# Chemical or biochemical pregnancy? Please help



## freda (Apr 28, 2005)

When I went for my first scan at 7 weeks 3 days, there was nothing there at all.  Pregnancy tests still showed a very positive positive and my hcg level is 11,500.

I am told this is a chemical or biochemical pregnancy.  Can you please enlighten me, I am devastated.  This is my fourth attempt and the first time I have heard this term.

Thanks.


----------



## Ruth (Aug 6, 2004)

So sorry to hear about your scan. 
A biochemical pregnancy is one where the pregnancy hormone is detected in the blood or urine but when scanned nothing is seen.


Ruth


----------



## Kacey (Dec 29, 2004)

Hi Freda

Ruth has explained what a chemical pregnancy is, so I won't add anything to that.

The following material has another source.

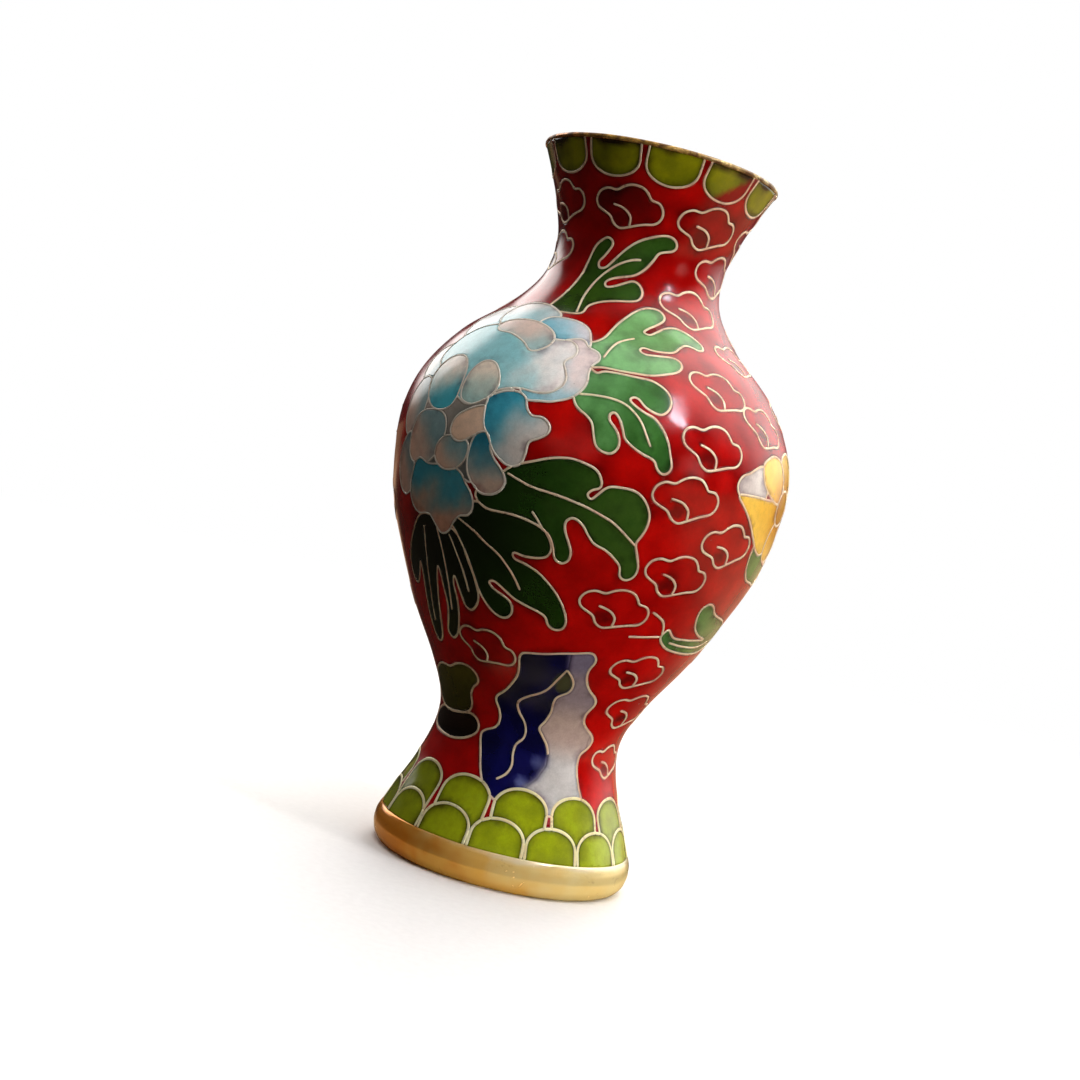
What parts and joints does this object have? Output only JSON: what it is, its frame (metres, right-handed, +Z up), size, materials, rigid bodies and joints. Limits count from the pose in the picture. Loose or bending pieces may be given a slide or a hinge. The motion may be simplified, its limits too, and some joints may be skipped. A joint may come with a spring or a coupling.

I just want to say to you how truly sorry I am that you have been told you have a chemical pregnancy - especially after your tragic loss in 2003.

Life is so unfair sometimes and it breaks my heart when things go wrong for us ladies that have gone through so much to try and achieve a pregnancy.

Thinking of you  

Kim
xxx


----------



## Happy-now! (Nov 18, 2004)

Dear Freda
I'm so sorry to hear your story and can sympathise with your situation due to what I'm going through myself at the moment.
I've just finished my 2WW (this is day 17) I keep getting 'pregnant' on the Clearblue digital tests but when I went to the hospital on day 14 their test was so feint that the nurse wouldn't confirm a positive result.
So now I'm left not really knowing whether or not I'm pregnant. I haven't been offered a blood test so I don't know what my blood levels are like and I'm not due to have my first scan until a week on Thursday.
The more I read your story the more I thought that I'm probably going through either a Chemical pregnancy or (hopefully not) an ectopoc pregnancy. 
These are certainly difficult days after the positive flow of results of the latter part of the IVF process, to suddenly to be in this situation of not knowing why it hasn't worked at this stage is really difficult.
My heart goes out to you...

XXX


----------